# Ideal tanksize for Cupid cichlids?



## gage (Feb 7, 2007)

sorry about all the tanksize posts, there maybe be more to come, but a couple questions on Biotodoma cupido.

- what is the ideal sized harem? 1M:3F?
- what size tank will house the permanently and happily? 3ft?

wait a minute, these guys are harem breeders right? not pairing?


----------



## conor (May 19, 2007)

I noticed you've had no response yet so I thought I'd give this a bump as I'm curious myself! I think the lack of response could be that there aren't that many cupid keepers out there?


----------



## Toby_H (Apr 15, 2005)

I can't answer the question but I would like to take a minute to give you a compliment...

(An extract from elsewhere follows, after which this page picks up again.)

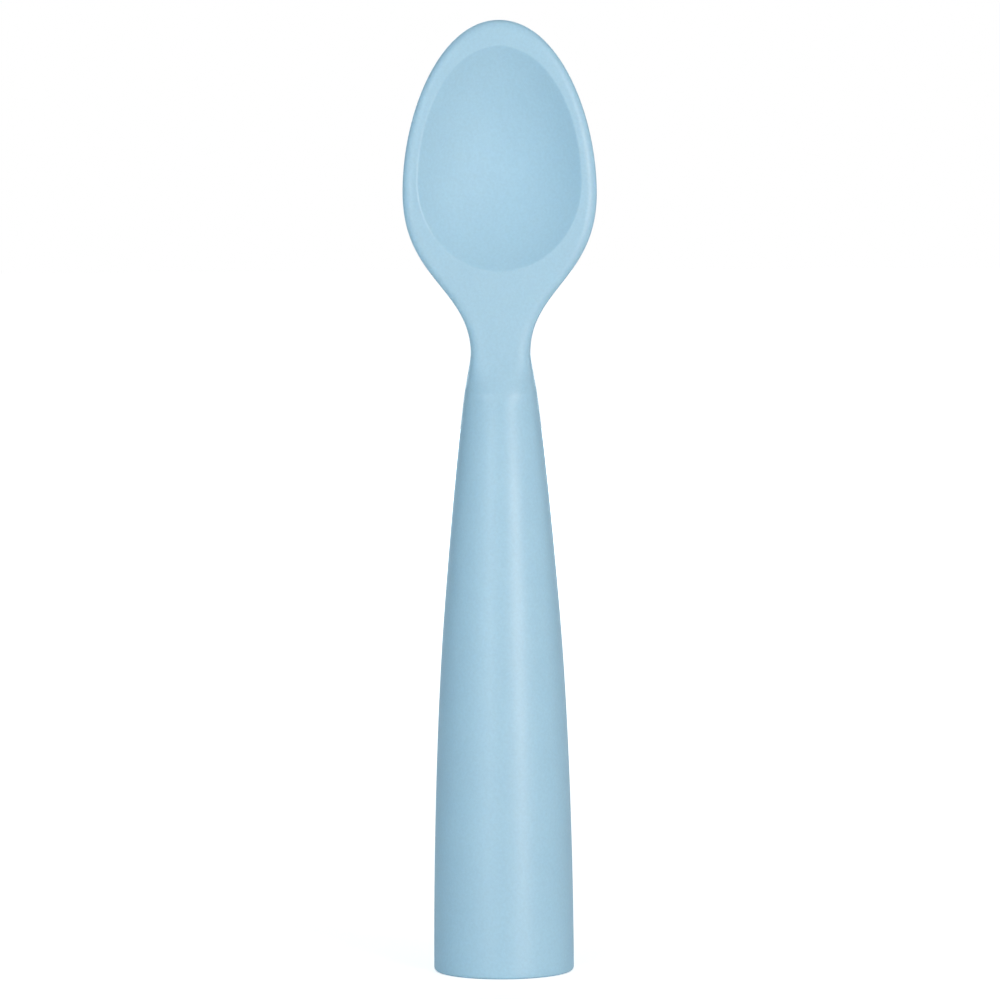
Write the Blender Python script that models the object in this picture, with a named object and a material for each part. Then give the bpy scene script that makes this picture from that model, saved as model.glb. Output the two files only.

It made me smile to see a topic asking for the "Ideal" tank size as opposed to the "minimum" tank size... That shows something about your character Gage. :thumb:


----------



## gage (Feb 7, 2007)

thanx for the complement Toby, i appreciate it 

i actually just found out they are pairing fish, so that answers my first question, so with this, i would suppose a 3ft tank would suit fine, as they get about 5-6", a 29 could work, but a 3ft would be what i would use.

they arent a very widely kept cichlid are they?


----------



## dwarfpike (Jan 22, 2008)

Deffinately not widely. You will be amazed with the adults though. Our LFS got WC adults in. They were huge. Thick and tall, but the blue streaks over their faces where very vivid ... almost discus like. I formerly thought a 36"x15"-18" tank would be fine until I saw the adults. Their mass makes me want to wait until I have a larger tank ... that and their reputation about wanting clean water ... along the lines of rams or _Satanoperca_ species in regards to being nitrate sensitive.

Also, cupids and wavrini and the undescribed look very similiar. The placement of the spot gives away what species. Most species imported are wavrini atm it seems. Care is the same for all. Have read they prefer groups like most Geophagus or Satanoperca species, but can't confirm that ... yet. [/i]


----------